In the first, we can see that cpu usage after start is much smaller than at the beginning. In the second, we can spot both problems: high cpu usage at the start, then grace period (readiness probe initial* delay hasn't finished), and then high pick at the beginning of receiving traffic.
* I have set readiness probe initial delay to be longer than context loading.
Chart 1 Chart 2
The only thing that I've found in the internet is to add container to that pod, which will do nothing but "sleep x", and then die. And add set to that container requested mCPU to amount which will be used at spring app startup (then I would have to increase cpu limit for that spring app container, but it shouldn't harm anyway, because autoscaling should prevent spring app from starving other apps in the node).
I would really appreciate any advice.

It is true that Spring applications are not the most container friendly thing out there but there are few things you can try:
On startup, Spring autowires the beans and performs dependency injection, creates objects in memory, etc. All of those things are CPU intensive. If you assign less CPU to your pod, it will logically increase the startup time.
Things you can do here are:
Use a startupProbe and give time to your application to start. It
is explained pretty good here on how to calculate the delays and
thresholds
Adjust the maxSurge and maxUnavailable in your deployment
strategy as it fits best to your case (for example, maybe you have 10
replicas and max surge /max unavailable of 10% so your pods will
rollout slowly, one by one). This will help to reduce spikes in
traffic on the overall application replicas (docs are here).
If your use case allows, you can look into lazy loading your Spring
application, meaning that it will not create all objects upon
startup, rather it will wait until they are used. This can be
somewhat dangerous due to potentially not being able to discover
issues on startup in some cases.
If you have HPA enabled + defined replicas value in the deployment, you might experience issues upon deploying, I can't find the relevant GH issue ATM but you might want to run some tests there on how it behaves (scaling more than it should, etc). Things you can do here are:
Tweak the autoscaling thresholds and times (default is 3min, afaik) to allow your deployments to rollout smoothly without triggering the autoscale.
Write a custom autoscaling metric instead of scaling by CPU. This one requires some work but might solve your scaling issues for good (relevant docs).
Lastly, what you are suggesting with a sidecar looks like a hack :)
Haven't tried it though so can't really tell the pros and cons.
Unfortunately, there is no silver bullet for Spring Boot (or Java) + K8s but things are getting better than they were a few years back. If I find some helpful resources. I will come back and link them here.
Hope the above helps.
Cheers

Related

On Demand Containers in Kubernetes

We have the scenario, that we want to deploy ~300 java-applications for a in-house use-case in a kubernetes cluster. A lot of them are just used 4 times a year - and the rest of the year they are just wasting RAM.
To reduce the memory footprint we're currently discussing the following options:
Using a kubernetes-"buildt-in" mechanism, which starts the container when a request will arrive.

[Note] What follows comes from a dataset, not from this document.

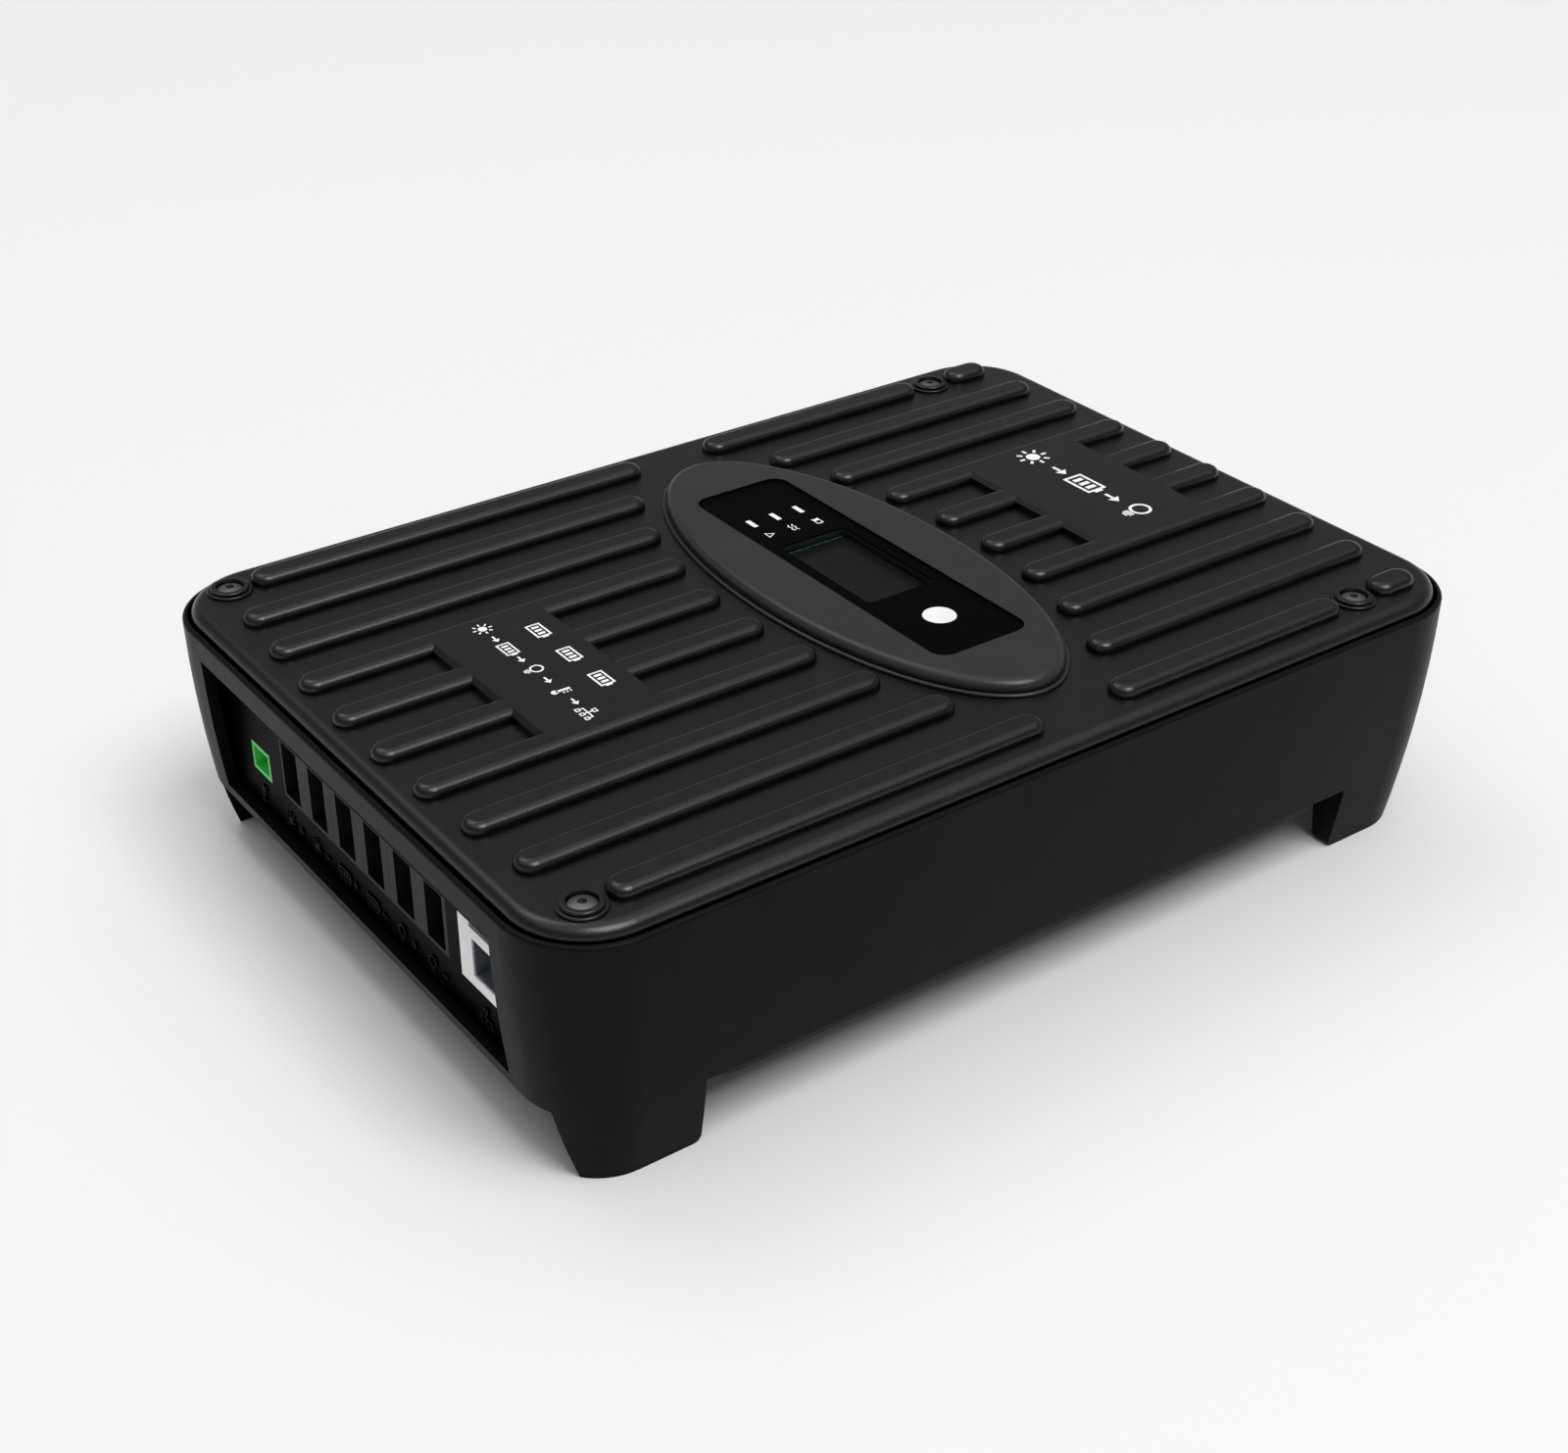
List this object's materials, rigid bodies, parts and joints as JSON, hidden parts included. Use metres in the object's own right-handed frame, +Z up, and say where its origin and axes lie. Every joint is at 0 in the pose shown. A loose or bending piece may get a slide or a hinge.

After a timeout of (f.e. 10 hours) the container will be suspended/hibernated.
Offloading the RAM to disc (for specific containers) is allowed too.
Starting the containers by a "Proxy-Webpage": First, the user have to login to a web-app, where he is searching for and selecting the desired application. OnDemand (perhaps by a kubectl command in background etc) the application will be started.
Does someone have this special use-case, too?
We're starting this roject right now. So other options are helpful too. Just Java as development language is fixed.
Is there a built-in solution in kubernetes, to reduce the memory footprint?
Is our option #3 really a "good" solution?

Prometheus data gaps when monitoring app under heavy load

spring boot + spring integration app monitored by prometheus throught the build in micrometer.io. the spring boot app will expose locahost:8080/actuator/prometheus. the monitoring data arrives in prometheus and can be displayed as a graph. this is working fine.
my problem is that i get some gaps in the prometheus data. these gaps happen when the app is under heavy load. it is normal when the app is very busy that the response times for locahost:8080/actuator/prometheus get longer. in my case without load is less then 1 second, but with load gets around 1 minute. the target is shown in the prometheus status->targets as offline. one possibility would be to set the scrape_interval = 2min but it would be important to see more detail info.
my question: is there a solution for this scenario? (setting priority to monitoring url?, storing temporary the info in the spring boot app and send it later)
update: i am trying to monitor the spring integration metrics, but for this question is not important which metric. could be anything like jvm heap.

Under normal circumstances querying the metrics endpoint using is quite fast.
There are three scenarios that came to my mind that could be the reason why its getting slower:
a) your app is so much under heavy load that it takes too much time until it accepts the http request. This means that your app serves too many requests then it can handle. In that case give it more resources, threads or whatever is the bottleneck. (see here)
b) you have custom gauges registered that needs lots of time to calculate or the get the value. E.g. having a DB query in a Gauge getter function is a killer, as every time the metric endpoint is queried, your app needs to query the database and only then it can render the metrics. Even worse if you have multiple of these (which are handled sequencially) and their performance is dependent on your applications load (e.g. when the DB server gets slower when your app is under heavy load, this will make it worse)
c) Your metrics labels cardinality are dependent on your application usage (which as a bad practice). E.g. having a label for each user or each session will increase the amount of metrics when your application is under heavy usage. This will not only stress your application (as each metric needs some memory) but it will also stress your Prometheus server as it creates files for each unique label value combination.
What you could do, but this will not solve the cause of your issues is increasing the value for scrape_timeout (see here).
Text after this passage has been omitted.